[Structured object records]
==============================
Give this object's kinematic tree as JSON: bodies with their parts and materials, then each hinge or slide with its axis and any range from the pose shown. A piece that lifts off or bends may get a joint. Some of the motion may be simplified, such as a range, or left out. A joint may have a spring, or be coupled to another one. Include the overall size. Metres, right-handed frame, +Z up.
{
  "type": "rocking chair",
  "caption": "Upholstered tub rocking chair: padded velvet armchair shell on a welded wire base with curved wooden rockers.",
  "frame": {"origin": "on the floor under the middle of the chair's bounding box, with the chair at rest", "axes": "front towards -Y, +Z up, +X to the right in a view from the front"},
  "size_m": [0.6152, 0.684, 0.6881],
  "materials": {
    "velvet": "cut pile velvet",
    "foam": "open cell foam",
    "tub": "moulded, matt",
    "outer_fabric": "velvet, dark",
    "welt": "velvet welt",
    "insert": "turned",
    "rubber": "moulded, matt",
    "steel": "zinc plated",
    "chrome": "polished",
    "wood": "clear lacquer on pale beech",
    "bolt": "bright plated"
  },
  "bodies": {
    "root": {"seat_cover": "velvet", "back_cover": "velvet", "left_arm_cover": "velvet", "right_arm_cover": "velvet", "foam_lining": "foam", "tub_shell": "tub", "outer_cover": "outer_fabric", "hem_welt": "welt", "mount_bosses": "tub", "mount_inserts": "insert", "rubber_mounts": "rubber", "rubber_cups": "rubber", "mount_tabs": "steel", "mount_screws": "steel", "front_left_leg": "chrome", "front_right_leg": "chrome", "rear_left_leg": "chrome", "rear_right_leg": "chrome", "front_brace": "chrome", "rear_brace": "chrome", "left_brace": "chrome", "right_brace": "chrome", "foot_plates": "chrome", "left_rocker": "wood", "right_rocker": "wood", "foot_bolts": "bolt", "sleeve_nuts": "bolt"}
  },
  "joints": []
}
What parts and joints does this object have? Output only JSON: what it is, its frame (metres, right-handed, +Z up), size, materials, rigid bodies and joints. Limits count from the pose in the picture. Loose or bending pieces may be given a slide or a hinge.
==============================
*OBJECTIVE*
Output the data above exactly, please, line for line.

*REPLY TO THE EXERCISE*
Give this object's kinematic tree as JSON: bodies with their parts and materials, then each hinge or slide with its axis and any range from the pose shown. A piece that lifts off or bends may get a joint. Some of the motion may be simplified, such as a range, or left out. A joint may have a spring, or be coupled to another one. Include the overall size. Metres, right-handed frame, +Z up.
{
  "type": "rocking chair",
  "caption": "Upholstered tub rocking chair: padded velvet armchair shell on a welded wire base with curved wooden rockers.",
  "frame": {"origin": "on the floor under the middle of the chair's bounding box, with the chair at rest", "axes": "front towards -Y, +Z up, +X to the right in a view from the front"},
  "size_m": [0.6152, 0.684, 0.6881],
  "materials": {
    "velvet": "cut pile velvet",
    "foam": "open cell foam",
    "tub": "moulded, matt",
    "outer_fabric": "velvet, dark",
    "welt": "velvet welt",
    "insert": "turned",
    "rubber": "moulded, matt",
    "steel": "zinc plated",
    "chrome": "polished",
    "wood": "clear lacquer on pale beech",
    "bolt": "bright plated"
  },
  "bodies": {
    "root": {"seat_cover": "velvet", "back_cover": "velvet", "left_arm_cover": "velvet", "right_arm_cover": "velvet", "foam_lining": "foam", "tub_shell": "tub", "outer_cover": "outer_fabric", "hem_welt": "welt", "mount_bosses": "tub", "mount_inserts": "insert", "rubber_mounts": "rubber", "rubber_cups": "rubber", "mount_tabs": "steel", "mount_screws": "steel", "front_left_leg": "chrome", "front_right_leg": "chrome", "rear_left_leg": "chrome", "rear_right_leg": "chrome", "front_brace": "chrome", "rear_brace": "chrome", "left_brace": "chrome", "right_brace": "chrome", "foot_plates": "chrome", "left_rocker": "wood", "right_rocker": "wood", "foot_bolts": "bolt", "sleeve_nuts": "bolt"}
  },
  "joints": []
}
What parts and joints does this object have? Output only JSON: what it is, its frame (metres, right-handed, +Z up), size, materials, rigid bodies and joints. Limits count from the pose in the picture. Loose or bending pieces may be given a slide or a hinge.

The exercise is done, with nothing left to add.